Insights
AVIA
Children’s Wisconsin is pioneering a digital-first approach to family engagement by investing in a Family Health Engagement Platform designed to deliver a differentiated, data-driven experience. Recognizing gaps in measuring family engagement and care quality within their electronic medical record (EMR), Children’s sought a solution that would provide better visibility into these key metrics.
The Family Health Engagement Platform functions as an integration “power strip”—accelerating digital adoption while preventing unnecessary complexity within the EMR environment.
As the first pediatric health system to join the AVIA Network in 2018, Children’s Wisconsin faced a pivotal moment: their platform contract was nearing expiration, and it was time to evaluate its return on investment (ROI). They needed to answer critical questions: Is the platform delivering measurable value? And if so, how can data-driven insights be used to maximize that value?
During a focused eight-week sprint, Children’s Wisconsin partnered with us to:
To hear the full story, watch our three-part video series featuring Kim Cronsell, MD, Children’s Wisconsin, Acting Chief Medical Information Officer, and Sara Samson, AVIA, Senior Director of Digital Performance.
One of the biggest shifts at Children’s Wisconsin was building an operational foundation for understanding the impact of patient education. With AVIA’s support, Children’s conducted deep-dive interviews across four use cases, connecting directly with subject matter experts to uncover where engagement was working and where it wasn’t. The team mapped out how specific education formats were used in the real world, how patients were reacting, and where workflows could be streamlined. This ground-level perspective helped transform qualitative impressions into actionable data.
What they found was eye-opening: patient engagement was highest when education was delivered via text, bypassing portal logins and minimizing barriers to access. Spanish-speaking families in particular showed strong response rates across use cases, highlighting the platform’s equity potential.
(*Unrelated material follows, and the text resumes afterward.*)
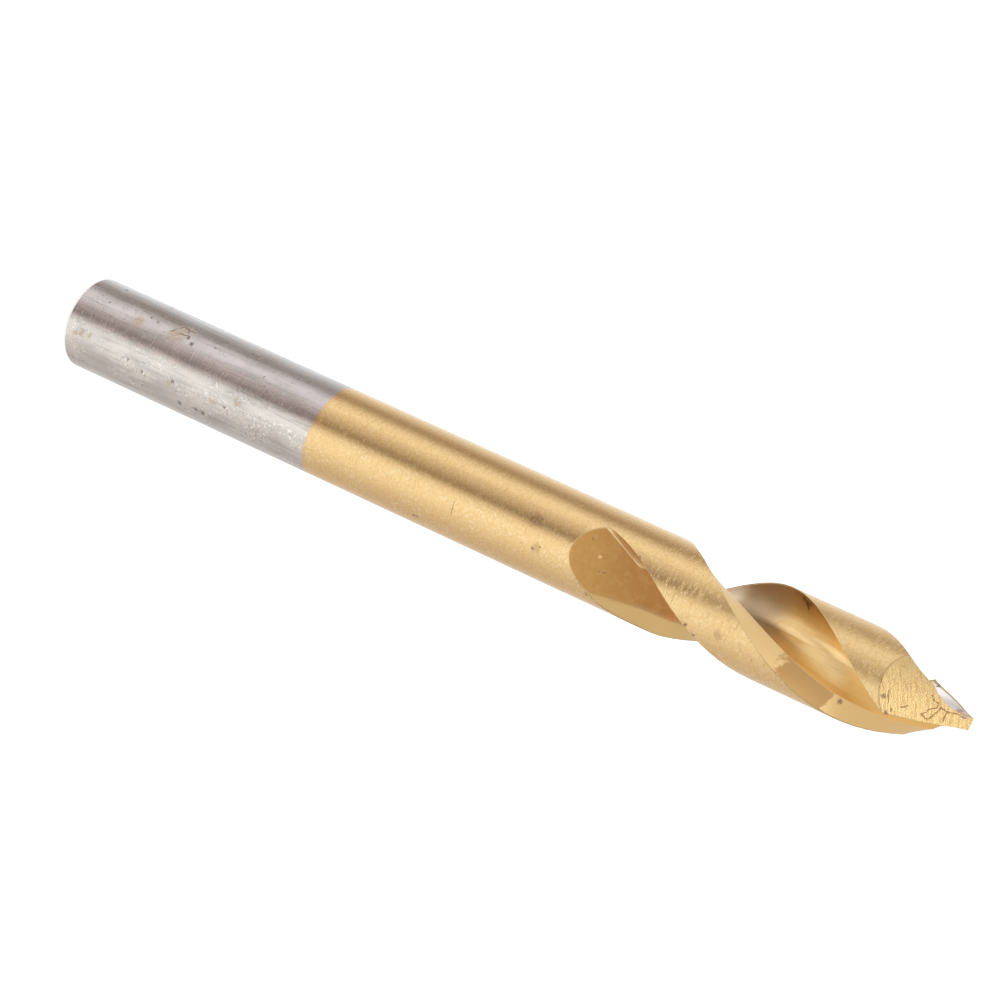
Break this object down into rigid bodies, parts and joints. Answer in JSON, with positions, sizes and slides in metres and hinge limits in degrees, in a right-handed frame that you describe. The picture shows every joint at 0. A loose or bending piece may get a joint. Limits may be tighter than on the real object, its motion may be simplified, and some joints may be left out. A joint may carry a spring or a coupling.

Internally, staff noted a subtle but powerful change: families started asking better questions. This insight (pulled not from dashboards, but from frontline experience) validated the platform’s impact beyond what could be seen on paper. For Children’s Wisconsin, measuring education isn’t just about analytics; it’s about listening to what teams observe and translating those patterns into smarter care delivery.
While evaluating the ROI of their Family Health Engagement Platform, Children’s Wisconsin discovered an issue that other systems may struggle with regarding their EMR, it would not fully meet organizational and patient needs. They felt that their platform couldn’t support the level of multilingual, multi-format patient education required by their care model. Spanish-language content delivery would have been particularly difficult to execute using native EMR tools. Even if they built workarounds, it would have required costly internal resources and resulted in inconsistent user experiences across the system. The decision to continue using the third-party platform was about feasibility, equity, and efficiency.
The deeper challenge lay in internal operations. Children’s Wisconsin needed to show not only that the tool worked, but that it could scale without adding friction. That meant calculating value not just from outcomes, but also from resource reallocation: freeing up integration teams, bypassing lengthy development timelines, and giving clinical staff tools they could use without extra training burdens. The AVIA team helped model what expansion would look like across multiple departments and surfaced a key realization: the platform’s value wasn’t just in what it did, but in what it prevented: development delays, fragmented workflows, and missed opportunities to engage patients earlier and more effectively.
After a year of measurable success, Children’s Wisconsin is looking ahead—not just at what the platform has done, but at what it can unlock. With AVIA’s support, the team modeled an enterprise-wide opportunity that projects upwards of $2.0M in value as education workflows are automated and scaled across more use cases.
Looking forward, the focus is on connecting engagement with outcomes, like tracking whether families who interact with materials are more likely to attend follow-ups or avoid emergency department visits. Their advice to other health systems? Know what success looks like before you launch. Be clear on your KPIs, define your measurement plan early, and be ready to pivot if you’re not seeing results. Children’s Wisconsin embraces a “fail fast” mindset: if a tool doesn’t deliver, move on. But when it does, double down with data, and scale with purpose.